BOSTON — The ball rose with all the grace of a water balloon, and as Kirk Gibson chased it he had to be thinking, “Arrrgh — DAMN! Not again!” What kind of hit was this, to that naked little section of right field, halfway between first base and the foul pole? Come on. Be men! Give us a smack, a bullet, a cannon shot that takes you to the warning track. What kind of hit was this?

It dropped in, of course, this blip off the bat of Marty Barrett — just as an earlier “double” had fallen for Jim Rice — and by the time Gibson picked it up, the tie-breaking run had crossed the plate and Barrett was standing on second base, clapping and waving. The final regular-season game between Detroit and Boston was really decided right then, and fate had thrown its delicious arms around the Red Sox, once again.

Here is the reason the Red Sox must be considered favorites for the pennant. This kind of game. Their starting pitcher gets bashed like a nightmare’s pillow, the Tigers hit three home runs in the first four innings, yet a line shot by Bill Buckner grazes off the outstretched glove of Chet Lemon — a normally superb center fielder — and of course the bases are loaded, and three runs score, and the Red Sox wind up winning by two.

Unlikely hits. Mediocre pitching. And a 7-5 victory. What do you call that? Fate? Kismet? A roulette wheel with one color?

Red, as in Sox. It’s 1984 revisited “What can you say about a game like this?” someone asked Lemon, after the series-ending loss Sunday that dropped the Tigers seven back of Boston in the standings.

“They’re hitting it like we did in 1984,” he said, shaking his head.
“Balls just out of reach, balls in the corner — and they’re not coming with nobody on. They come with the bases loaded, or men on second and third. Jeez .
. .”

Jeez, Louise. But this is the way you win the American League East — at least that’s what the formula says. The ’84 Tigers. The ’85 Blue Jays. Victories seemed to dangle on branches for those magic teams, until they decided to pluck them off.

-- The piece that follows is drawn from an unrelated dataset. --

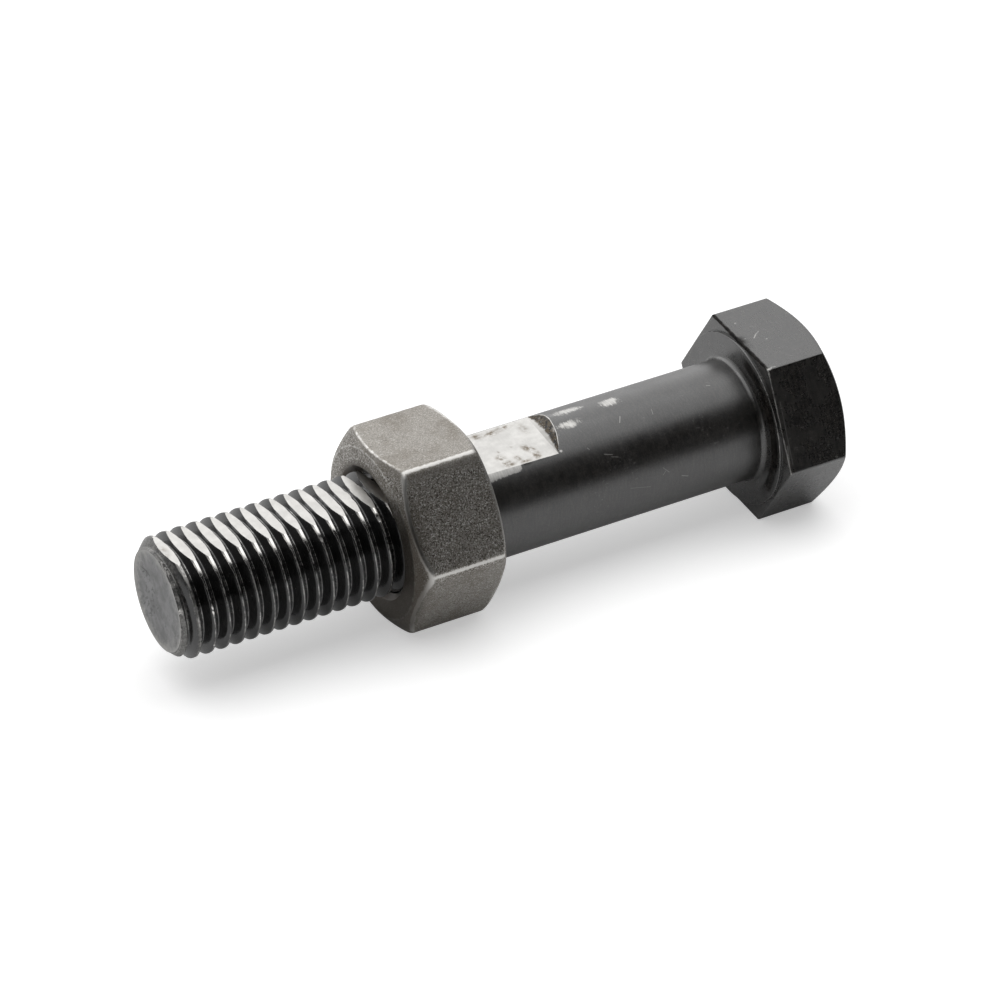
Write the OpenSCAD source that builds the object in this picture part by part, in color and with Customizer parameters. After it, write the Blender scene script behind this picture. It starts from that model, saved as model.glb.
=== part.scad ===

Who can argue such magic is not with Boston? The Tigers came into this humid hub figuring to take the Red Sox down a peg. Figuring if they get to the pitching, they win. And what happened?

They got to the pitching. Roger Clemens surrendered more hits in a game than he has all year, Dennis (Oil Can) Boyd was less effective than the resin bag, and Bruce Hurst was in the showers by the sixth inning.

And Boston won two out of three.

“What do you make of a game like this?” someone asked Darrell Evans, whose two home runs Sunday went to waste.

“When you hit two balls hard all day and you get seven runs like they did .
. .” he said, shaking his head. “Well, that’s not going to happen often, is it? But it’s happening for them.”

And that is what counts. The Tigers had a fistful of opportunities Sunday — such as the first inning, when they left the bases loaded and scored nothing. The Red Sox, by contrast, scored that same inning with the barest of artillery — a fly ball that should have been caught, a groundout, a single.

When things are going good. . . .

“What do you make of a game like this?” someone asked Hurst, who escaped without a blemish on his record despite a poor performance.

“Well, I didn’t do well at all,” he said, “but fortunately, the other guys just kept going until they won it. They never gave up. That’s what’s good about this team. We never give up.” No-show in showdown So the showdowns are over for Detroit and Boston, with the two-weekend tally a painful Red Sox 5 games, Tigers 2. And for now, no two defeats loom more ominous than this one and last Sunday’s — when the Tigers again got to Clemens but could not win. No, the Red Sox do not possess the pitching you want going into the homestretch — Clemens has been less than Superman lately, and the others have been, for the most part, dreadfully mortal.

But the Tigers dropped two of three here, and this morning the men of Boston are nestled in first place, five games above their nearest challenger.

Several Tigers left here blinking, figuring a team so seemingly vulnerable will be knocked off sooner or later. By somebody.

“We pick up more games on them when we don’t play them,” observed Tom Brookens. “Maybe it’s better we get out.”

Maybe so. The Tigers had their chances. But for now, the image that lingers is that of Gibson, chasing that blooper Sunday with no hope of catching it, no hope of stopping the run that was racing home like destiny.

The ball was right where fate would have placed it. And so was Boston. A warm rain fell as the teams boarded buses for the airport. But the spirits were considerably higher on the one full of Red Sox, who are kissed by a fate that, so far, has given the Tigers only a cold cheek.